--- Direction ---
In full and without alteration, repeat the material.

--- Information supplied ---
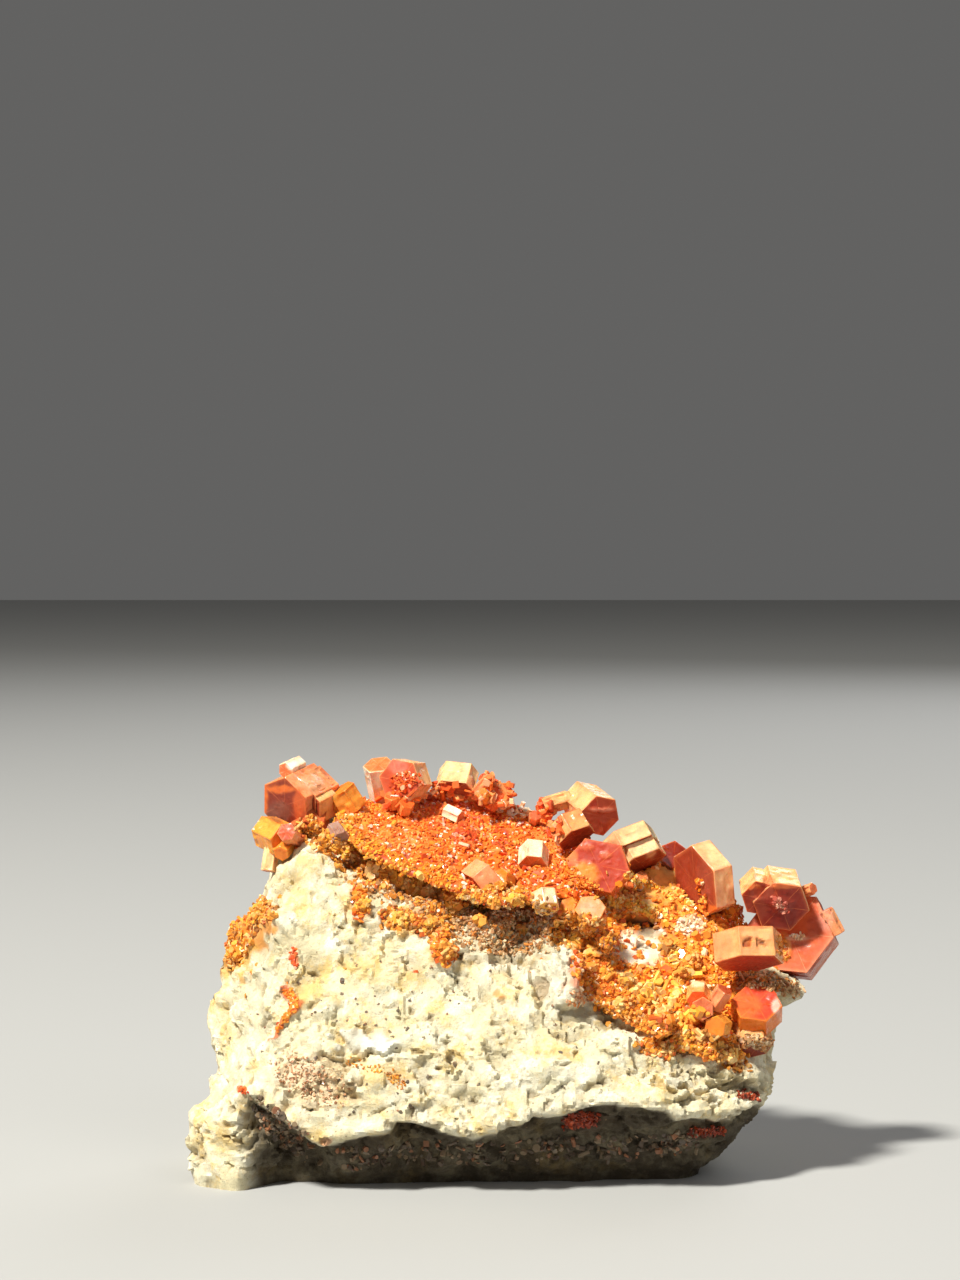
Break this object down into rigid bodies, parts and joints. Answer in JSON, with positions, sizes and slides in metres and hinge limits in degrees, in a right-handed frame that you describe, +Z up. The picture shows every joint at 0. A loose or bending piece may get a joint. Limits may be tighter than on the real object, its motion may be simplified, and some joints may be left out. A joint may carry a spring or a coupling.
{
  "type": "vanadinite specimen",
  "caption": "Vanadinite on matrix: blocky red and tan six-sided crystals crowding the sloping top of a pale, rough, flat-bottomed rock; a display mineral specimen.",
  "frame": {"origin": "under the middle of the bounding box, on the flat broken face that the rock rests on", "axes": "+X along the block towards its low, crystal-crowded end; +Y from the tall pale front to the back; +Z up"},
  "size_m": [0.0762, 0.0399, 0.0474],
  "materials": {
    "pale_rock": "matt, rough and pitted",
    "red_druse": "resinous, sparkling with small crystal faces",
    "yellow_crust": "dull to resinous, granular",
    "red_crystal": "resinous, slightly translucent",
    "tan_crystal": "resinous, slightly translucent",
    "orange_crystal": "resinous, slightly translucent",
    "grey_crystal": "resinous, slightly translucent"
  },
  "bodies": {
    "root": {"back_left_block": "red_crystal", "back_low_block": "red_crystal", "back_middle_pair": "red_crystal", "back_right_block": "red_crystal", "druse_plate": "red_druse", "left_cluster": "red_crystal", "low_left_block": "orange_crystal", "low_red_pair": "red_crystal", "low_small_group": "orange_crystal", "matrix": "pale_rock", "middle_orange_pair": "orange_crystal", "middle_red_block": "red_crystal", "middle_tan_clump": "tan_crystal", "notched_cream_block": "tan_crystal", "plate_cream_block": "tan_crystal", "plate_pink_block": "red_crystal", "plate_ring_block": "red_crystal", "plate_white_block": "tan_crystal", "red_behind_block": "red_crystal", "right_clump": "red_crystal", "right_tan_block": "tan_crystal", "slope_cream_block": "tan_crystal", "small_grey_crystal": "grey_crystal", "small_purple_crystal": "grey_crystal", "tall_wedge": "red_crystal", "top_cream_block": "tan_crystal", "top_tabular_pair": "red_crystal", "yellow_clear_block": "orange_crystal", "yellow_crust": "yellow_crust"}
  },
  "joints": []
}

--- The answer ---
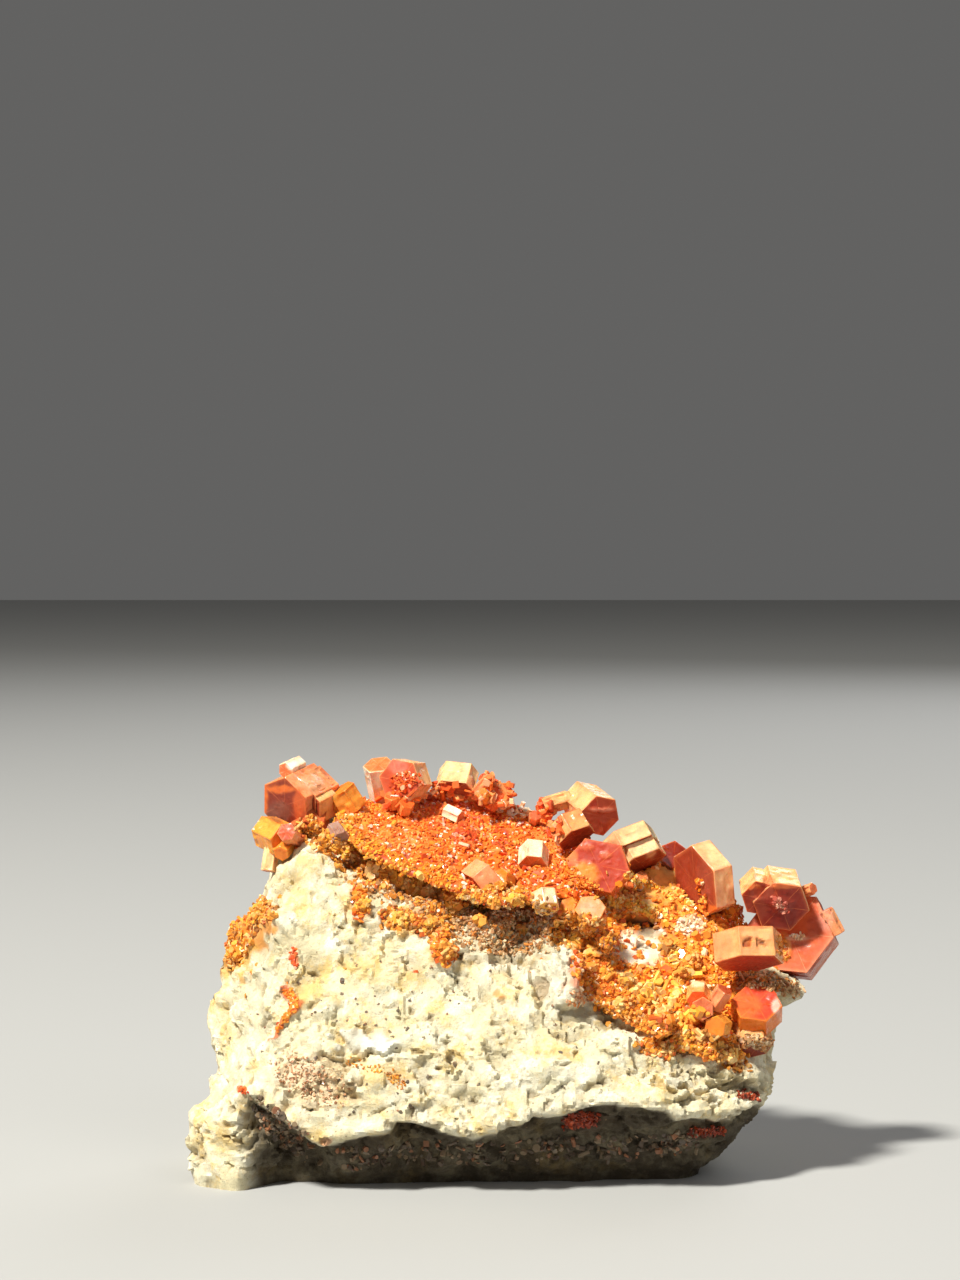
Break this object down into rigid bodies, parts and joints. Answer in JSON, with positions, sizes and slides in metres and hinge limits in degrees, in a right-handed frame that you describe, +Z up. The picture shows every joint at 0. A loose or bending piece may get a joint. Limits may be tighter than on the real object, its motion may be simplified, and some joints may be left out. A joint may carry a spring or a coupling.
{
  "type": "vanadinite specimen",
  "caption": "Vanadinite on matrix: blocky red and tan six-sided crystals crowding the sloping top of a pale, rough, flat-bottomed rock; a display mineral specimen.",
  "frame": {"origin": "under the middle of the bounding box, on the flat broken face that the rock rests on", "axes": "+X along the block towards its low, crystal-crowded end; +Y from the tall pale front to the back; +Z up"},
  "size_m": [0.0762, 0.0399, 0.0474],
  "materials": {
    "pale_rock": "matt, rough and pitted",
    "red_druse": "resinous, sparkling with small crystal faces",
    "yellow_crust": "dull to resinous, granular",
    "red_crystal": "resinous, slightly translucent",
    "tan_crystal": "resinous, slightly translucent",
    "orange_crystal": "resinous, slightly translucent",
    "grey_crystal": "resinous, slightly translucent"
  },
  "bodies": {
    "root": {"back_left_block": "red_crystal", "back_low_block": "red_crystal", "back_middle_pair": "red_crystal", "back_right_block": "red_crystal", "druse_plate": "red_druse", "left_cluster": "red_crystal", "low_left_block": "orange_crystal", "low_red_pair": "red_crystal", "low_small_group": "orange_crystal", "matrix": "pale_rock", "middle_orange_pair": "orange_crystal", "middle_red_block": "red_crystal", "middle_tan_clump": "tan_crystal", "notched_cream_block": "tan_crystal", "plate_cream_block": "tan_crystal", "plate_pink_block": "red_crystal", "plate_ring_block": "red_crystal", "plate_white_block": "tan_crystal", "red_behind_block": "red_crystal", "right_clump": "red_crystal", "right_tan_block": "tan_crystal", "slope_cream_block": "tan_crystal", "small_grey_crystal": "grey_crystal", "small_purple_crystal": "grey_crystal", "tall_wedge": "red_crystal", "top_cream_block": "tan_crystal", "top_tabular_pair": "red_crystal", "yellow_clear_block": "orange_crystal", "yellow_crust": "yellow_crust"}
  },
  "joints": []
}